──────── Collected material ────────

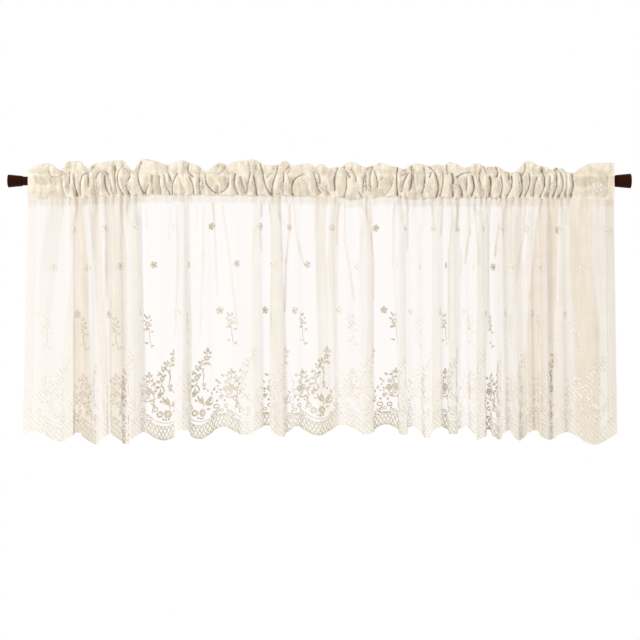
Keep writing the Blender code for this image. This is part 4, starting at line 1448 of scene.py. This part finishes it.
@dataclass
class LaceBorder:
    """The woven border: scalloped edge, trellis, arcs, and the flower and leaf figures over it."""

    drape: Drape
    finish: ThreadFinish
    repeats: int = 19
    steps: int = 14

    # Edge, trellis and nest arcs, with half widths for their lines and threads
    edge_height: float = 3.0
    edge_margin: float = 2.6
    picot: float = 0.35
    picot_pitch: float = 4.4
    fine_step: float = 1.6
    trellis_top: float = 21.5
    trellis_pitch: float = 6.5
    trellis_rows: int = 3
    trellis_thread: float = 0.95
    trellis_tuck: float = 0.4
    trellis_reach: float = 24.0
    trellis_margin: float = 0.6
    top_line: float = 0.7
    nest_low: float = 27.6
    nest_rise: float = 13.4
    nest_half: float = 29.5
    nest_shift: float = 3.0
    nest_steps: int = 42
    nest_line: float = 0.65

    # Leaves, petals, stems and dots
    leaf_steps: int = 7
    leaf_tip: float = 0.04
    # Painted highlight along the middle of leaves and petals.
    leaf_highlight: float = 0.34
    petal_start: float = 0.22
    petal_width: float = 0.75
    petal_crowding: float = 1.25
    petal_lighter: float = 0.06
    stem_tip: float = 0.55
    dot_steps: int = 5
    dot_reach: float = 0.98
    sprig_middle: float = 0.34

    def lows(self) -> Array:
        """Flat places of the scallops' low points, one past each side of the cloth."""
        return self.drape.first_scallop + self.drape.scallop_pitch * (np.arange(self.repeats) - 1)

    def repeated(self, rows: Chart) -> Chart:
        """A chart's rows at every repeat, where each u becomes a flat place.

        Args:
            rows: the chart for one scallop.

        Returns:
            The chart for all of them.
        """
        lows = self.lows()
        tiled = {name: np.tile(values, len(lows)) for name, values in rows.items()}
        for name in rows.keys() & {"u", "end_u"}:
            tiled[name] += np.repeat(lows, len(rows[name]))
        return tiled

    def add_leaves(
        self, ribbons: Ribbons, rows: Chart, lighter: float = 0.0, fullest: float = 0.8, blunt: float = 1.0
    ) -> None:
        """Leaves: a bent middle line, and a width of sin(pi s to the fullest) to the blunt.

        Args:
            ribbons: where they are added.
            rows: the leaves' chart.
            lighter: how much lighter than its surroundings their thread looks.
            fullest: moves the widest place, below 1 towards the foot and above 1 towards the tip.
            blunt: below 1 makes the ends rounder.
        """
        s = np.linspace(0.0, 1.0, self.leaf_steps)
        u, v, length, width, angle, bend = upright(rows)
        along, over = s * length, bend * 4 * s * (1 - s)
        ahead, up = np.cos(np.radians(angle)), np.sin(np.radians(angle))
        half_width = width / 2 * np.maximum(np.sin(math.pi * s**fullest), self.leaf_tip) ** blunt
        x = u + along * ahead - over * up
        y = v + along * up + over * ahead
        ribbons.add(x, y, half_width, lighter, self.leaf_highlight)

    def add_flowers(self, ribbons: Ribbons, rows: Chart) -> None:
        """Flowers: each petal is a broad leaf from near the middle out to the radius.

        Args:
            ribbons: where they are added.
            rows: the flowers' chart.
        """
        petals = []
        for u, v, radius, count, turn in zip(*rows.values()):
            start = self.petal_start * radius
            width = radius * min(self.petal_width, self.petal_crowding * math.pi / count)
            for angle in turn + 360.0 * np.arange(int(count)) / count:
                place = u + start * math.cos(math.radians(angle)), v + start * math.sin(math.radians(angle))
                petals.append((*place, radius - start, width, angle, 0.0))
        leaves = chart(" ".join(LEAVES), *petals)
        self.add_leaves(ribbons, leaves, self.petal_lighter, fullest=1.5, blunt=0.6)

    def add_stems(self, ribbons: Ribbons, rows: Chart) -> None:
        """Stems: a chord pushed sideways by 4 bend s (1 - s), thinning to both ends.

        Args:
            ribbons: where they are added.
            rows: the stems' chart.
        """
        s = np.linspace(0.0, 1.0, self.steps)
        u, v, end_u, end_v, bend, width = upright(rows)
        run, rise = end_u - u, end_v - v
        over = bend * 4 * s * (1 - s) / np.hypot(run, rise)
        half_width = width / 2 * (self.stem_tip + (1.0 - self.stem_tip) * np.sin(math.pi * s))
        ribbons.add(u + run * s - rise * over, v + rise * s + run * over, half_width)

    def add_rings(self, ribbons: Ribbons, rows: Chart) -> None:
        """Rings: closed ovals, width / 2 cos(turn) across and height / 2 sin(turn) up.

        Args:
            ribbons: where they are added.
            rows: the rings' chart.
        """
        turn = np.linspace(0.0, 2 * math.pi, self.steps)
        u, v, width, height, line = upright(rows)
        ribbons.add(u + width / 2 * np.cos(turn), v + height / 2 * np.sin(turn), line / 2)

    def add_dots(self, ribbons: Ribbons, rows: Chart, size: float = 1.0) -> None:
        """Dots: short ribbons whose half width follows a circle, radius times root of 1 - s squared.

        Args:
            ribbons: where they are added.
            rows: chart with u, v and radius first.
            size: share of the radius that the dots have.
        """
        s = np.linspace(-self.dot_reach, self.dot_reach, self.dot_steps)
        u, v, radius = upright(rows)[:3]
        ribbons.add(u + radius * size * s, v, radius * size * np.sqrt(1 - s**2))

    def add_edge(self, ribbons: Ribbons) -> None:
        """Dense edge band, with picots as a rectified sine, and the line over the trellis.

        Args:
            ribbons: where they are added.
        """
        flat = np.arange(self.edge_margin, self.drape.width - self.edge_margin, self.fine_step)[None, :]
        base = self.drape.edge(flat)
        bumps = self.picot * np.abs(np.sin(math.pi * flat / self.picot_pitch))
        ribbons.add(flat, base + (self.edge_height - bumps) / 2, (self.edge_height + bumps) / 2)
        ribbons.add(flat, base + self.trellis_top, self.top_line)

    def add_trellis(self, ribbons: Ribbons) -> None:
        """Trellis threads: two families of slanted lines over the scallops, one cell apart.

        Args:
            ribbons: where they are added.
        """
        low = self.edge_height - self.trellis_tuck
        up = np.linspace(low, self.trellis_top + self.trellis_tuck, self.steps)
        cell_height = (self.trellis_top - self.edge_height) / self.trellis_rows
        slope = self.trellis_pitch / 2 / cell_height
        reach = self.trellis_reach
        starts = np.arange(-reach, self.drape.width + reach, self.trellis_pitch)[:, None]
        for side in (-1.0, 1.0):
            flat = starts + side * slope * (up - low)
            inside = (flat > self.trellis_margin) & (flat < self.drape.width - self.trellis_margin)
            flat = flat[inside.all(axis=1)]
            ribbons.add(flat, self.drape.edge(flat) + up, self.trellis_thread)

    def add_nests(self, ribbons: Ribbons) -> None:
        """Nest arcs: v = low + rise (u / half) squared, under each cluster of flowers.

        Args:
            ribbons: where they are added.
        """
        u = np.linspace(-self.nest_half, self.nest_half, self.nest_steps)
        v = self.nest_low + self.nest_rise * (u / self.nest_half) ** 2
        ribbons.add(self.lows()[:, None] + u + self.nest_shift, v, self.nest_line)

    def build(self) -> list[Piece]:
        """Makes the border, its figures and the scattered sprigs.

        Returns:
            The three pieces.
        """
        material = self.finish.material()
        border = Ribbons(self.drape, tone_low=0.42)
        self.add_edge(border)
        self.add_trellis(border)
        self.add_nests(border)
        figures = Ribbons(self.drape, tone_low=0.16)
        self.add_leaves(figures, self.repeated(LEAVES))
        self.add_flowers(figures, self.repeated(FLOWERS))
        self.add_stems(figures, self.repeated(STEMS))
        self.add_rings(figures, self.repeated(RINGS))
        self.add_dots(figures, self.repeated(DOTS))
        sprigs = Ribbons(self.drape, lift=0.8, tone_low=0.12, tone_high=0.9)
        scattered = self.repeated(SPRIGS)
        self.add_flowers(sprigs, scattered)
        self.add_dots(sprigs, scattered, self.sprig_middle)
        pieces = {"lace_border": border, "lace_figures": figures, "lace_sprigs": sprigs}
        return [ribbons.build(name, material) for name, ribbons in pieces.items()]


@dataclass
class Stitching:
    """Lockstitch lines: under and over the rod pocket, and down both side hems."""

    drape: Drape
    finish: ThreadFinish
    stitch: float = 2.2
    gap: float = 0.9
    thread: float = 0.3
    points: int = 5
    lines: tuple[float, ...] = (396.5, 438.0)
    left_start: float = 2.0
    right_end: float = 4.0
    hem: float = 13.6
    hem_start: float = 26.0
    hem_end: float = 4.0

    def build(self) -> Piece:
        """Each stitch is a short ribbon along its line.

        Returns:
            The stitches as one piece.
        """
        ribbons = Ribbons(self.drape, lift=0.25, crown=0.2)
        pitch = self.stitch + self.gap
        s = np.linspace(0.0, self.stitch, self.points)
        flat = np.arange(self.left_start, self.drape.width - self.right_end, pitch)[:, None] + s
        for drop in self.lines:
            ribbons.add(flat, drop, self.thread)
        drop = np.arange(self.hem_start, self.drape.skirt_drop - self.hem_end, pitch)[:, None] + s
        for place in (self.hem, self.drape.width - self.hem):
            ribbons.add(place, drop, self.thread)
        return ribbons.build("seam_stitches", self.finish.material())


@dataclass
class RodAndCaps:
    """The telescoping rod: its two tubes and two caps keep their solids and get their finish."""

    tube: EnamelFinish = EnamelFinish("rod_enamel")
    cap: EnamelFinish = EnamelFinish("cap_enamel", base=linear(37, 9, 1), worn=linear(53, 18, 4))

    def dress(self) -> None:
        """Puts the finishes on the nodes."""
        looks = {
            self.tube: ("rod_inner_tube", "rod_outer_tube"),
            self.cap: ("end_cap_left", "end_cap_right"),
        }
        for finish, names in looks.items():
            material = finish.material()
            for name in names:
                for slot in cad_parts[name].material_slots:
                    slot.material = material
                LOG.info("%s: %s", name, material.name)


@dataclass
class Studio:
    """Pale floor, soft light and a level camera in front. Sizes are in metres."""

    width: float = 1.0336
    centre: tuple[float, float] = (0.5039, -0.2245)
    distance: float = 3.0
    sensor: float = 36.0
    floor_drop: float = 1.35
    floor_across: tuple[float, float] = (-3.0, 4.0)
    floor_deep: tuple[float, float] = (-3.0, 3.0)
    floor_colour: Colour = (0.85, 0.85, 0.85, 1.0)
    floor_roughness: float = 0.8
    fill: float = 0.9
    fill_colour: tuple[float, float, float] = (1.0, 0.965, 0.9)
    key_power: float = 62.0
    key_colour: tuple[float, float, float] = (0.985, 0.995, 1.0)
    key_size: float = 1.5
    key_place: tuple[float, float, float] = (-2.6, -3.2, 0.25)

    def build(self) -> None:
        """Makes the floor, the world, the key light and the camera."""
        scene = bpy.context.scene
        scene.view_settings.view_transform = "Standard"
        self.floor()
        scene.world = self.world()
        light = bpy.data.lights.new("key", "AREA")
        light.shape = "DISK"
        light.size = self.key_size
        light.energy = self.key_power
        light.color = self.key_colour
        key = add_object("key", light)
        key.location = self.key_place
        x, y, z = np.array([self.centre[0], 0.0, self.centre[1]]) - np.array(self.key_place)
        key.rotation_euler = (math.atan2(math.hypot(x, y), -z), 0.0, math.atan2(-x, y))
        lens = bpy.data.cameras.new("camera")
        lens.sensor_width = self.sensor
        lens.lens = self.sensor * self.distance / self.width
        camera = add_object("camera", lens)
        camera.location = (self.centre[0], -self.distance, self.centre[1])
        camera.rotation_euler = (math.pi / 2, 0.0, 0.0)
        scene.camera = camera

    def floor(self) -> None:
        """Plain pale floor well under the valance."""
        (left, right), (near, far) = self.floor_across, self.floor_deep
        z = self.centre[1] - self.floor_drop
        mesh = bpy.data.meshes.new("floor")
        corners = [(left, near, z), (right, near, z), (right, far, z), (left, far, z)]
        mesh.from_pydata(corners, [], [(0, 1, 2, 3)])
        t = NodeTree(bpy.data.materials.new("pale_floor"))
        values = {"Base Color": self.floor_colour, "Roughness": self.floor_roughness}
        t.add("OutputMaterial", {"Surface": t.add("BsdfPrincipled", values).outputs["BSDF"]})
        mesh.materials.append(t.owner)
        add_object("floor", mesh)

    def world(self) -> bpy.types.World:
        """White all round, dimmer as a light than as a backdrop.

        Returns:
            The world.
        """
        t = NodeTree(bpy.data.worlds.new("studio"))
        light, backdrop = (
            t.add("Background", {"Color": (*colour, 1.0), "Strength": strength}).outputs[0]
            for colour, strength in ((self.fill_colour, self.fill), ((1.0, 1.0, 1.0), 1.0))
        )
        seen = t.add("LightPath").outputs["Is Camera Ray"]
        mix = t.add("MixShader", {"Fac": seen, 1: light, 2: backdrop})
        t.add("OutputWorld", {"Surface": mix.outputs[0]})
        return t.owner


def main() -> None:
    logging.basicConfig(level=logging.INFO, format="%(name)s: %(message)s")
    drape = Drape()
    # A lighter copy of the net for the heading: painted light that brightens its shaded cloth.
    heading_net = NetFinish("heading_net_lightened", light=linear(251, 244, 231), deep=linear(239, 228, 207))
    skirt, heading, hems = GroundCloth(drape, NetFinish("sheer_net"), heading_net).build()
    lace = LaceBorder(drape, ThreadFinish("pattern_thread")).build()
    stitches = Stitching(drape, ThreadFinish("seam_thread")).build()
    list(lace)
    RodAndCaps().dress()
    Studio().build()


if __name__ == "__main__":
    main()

────────

### Aim of the task
Beginning at the top of the data, please return every line until and including the line containing "sprig_middle: float = 0.34", copied exactly, and nothing past it.

### Solution to this task
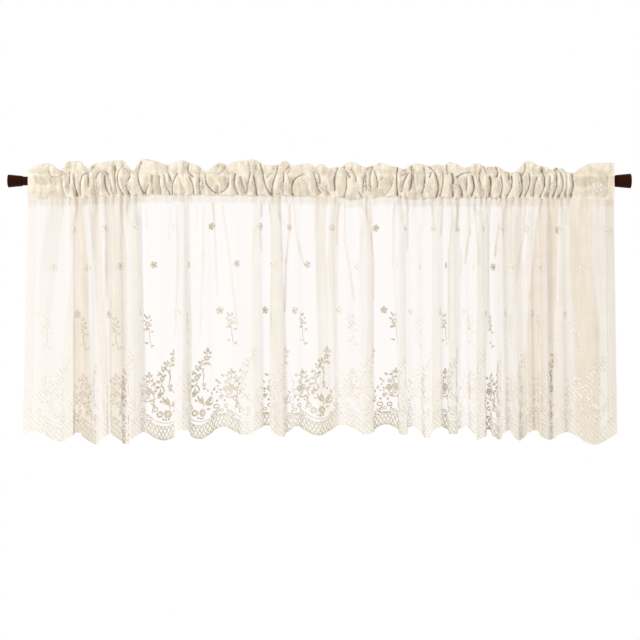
Keep writing the Blender code for this image. This is part 4, starting at line 1448 of scene.py. This part finishes it.
@dataclass
class LaceBorder:
    """The woven border: scalloped edge, trellis, arcs, and the flower and leaf figures over it."""

    drape: Drape
    finish: ThreadFinish
    repeats: int = 19
    steps: int = 14

    # Edge, trellis and nest arcs, with half widths for their lines and threads
    edge_height: float = 3.0
    edge_margin: float = 2.6
    picot: float = 0.35
    picot_pitch: float = 4.4
    fine_step: float = 1.6
    trellis_top: float = 21.5
    trellis_pitch: float = 6.5
    trellis_rows: int = 3
    trellis_thread: float = 0.95
    trellis_tuck: float = 0.4
    trellis_reach: float = 24.0
    trellis_margin: float = 0.6
    top_line: float = 0.7
    nest_low: float = 27.6
    nest_rise: float = 13.4
    nest_half: float = 29.5
    nest_shift: float = 3.0
    nest_steps: int = 42
    nest_line: float = 0.65

    # Leaves, petals, stems and dots
    leaf_steps: int = 7
    leaf_tip: float = 0.04
    # Painted highlight along the middle of leaves and petals.
    leaf_highlight: float = 0.34
    petal_start: float = 0.22
    petal_width: float = 0.75
    petal_crowding: float = 1.25
    petal_lighter: float = 0.06
    stem_tip: float = 0.55
    dot_steps: int = 5
    dot_reach: float = 0.98
    sprig_middle: float = 0.34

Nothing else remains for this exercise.